It’s a given that most parents want to raise their children to be grateful.
We intuitively believe that being grateful will lead to a number of good habits and qualities: politeness, humility, and respect, to name a few.
But what can be easily overlooked is that an inherent sense of gratitude is not only beneficial for our experience and interaction with others…
It can also be one of the greatest gifts we can give to ourselves and our children.
How?
It makes perfect sense…
The more grateful you feel for small, simple acts, experiences and interactions, the more satisfied you will be with life.
A sense of gratitude has been shown to have the most significant relationship to life satisfaction, which for many if not the majority of people, is what makes us happy!
Furthermore, the more satisfaction you have from simple things, the less disappointment you will feel.
And disappointment is what gets in the way of our happiness.

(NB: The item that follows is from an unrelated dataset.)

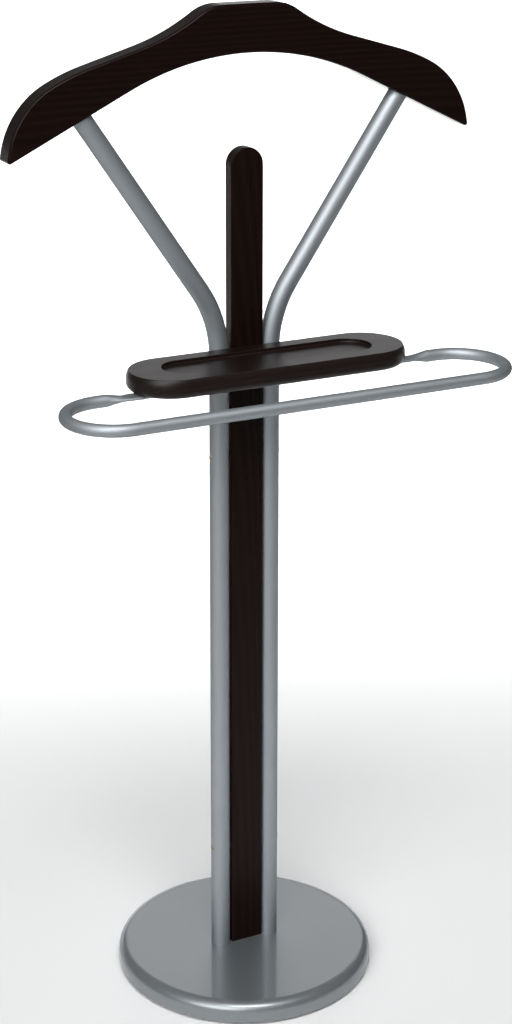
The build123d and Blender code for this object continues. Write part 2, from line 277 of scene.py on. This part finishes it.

Thankfully and importantly, a sense of gratitude is something that can be taught and learnt.
And there’s no better time to instil it than in childhood.
Our staff psychologist Dani Kaufman says the key to instilling a sense of gratitude in your children is by teaching them to appreciate the little things in life in an age-appropriate way.
So how do we start the process?
‘Be specific’, says Dani, in a recent article on news.com.au.
‘Instead of asking “how was your day?”, try “what’s something funny that happened to you today, or something you found difficult but tried it anyway?”’
So then even if your child may have had some bad experiences during the day, they are forced to redirect their attention to something good that happened.
In turn, they are learning to restructure their value system, focusing on small joys in any given circumstance, and appreciating the process of things, not just their outcomes.
This concept is an extension of the Fixed versus Growth mindset model, which encourages an analogous approach to your life outlook, especially when it comes to parenting.
‘It’s the concept of appreciating the process in life, and noticing the little things, not just the outcome.’
By doing this, we take the pressure off the ‘end game’, and refocus our attention to all the wonderful things we may experience on the way there.
‘So focusing on something like “I tried really hard” or “what new things did you learn?”, rather than “I got a great mark in a test”.
The best way to practice this model is to lead by example, and implement a sense of gratitude into your daily routine.
The drive home from school or around the dinner table can be the perfect opportunity, but you’d be surprised at how easily and inconspicuously gratitude can work its way into your daily life.
Simply telling your child that you loved having dinner with them, or that you enjoyed hearing about their day, or that you appreciate the effort they made in helping you clean up…
It’s about the process of celebrating, says Dani, and all of these things will encourage your child (and yourself) to appreciate and cherish the little things in life.
And while celebrating the little things doesn’t mean we shouldn’t celebrate the big achievements…
‘We’re starting to realise that a successful individual isn’t necessarily someone who things come easy to.’
‘Those who grow up understanding that failure and mistakes are okay, may be more likely to learn from them, rather than be defeated by them.’
Embracing failure as part of learning is just one way we can restructure our values for the better, learning to appreciate the process, and raising more successful, resilient and happy children in the process.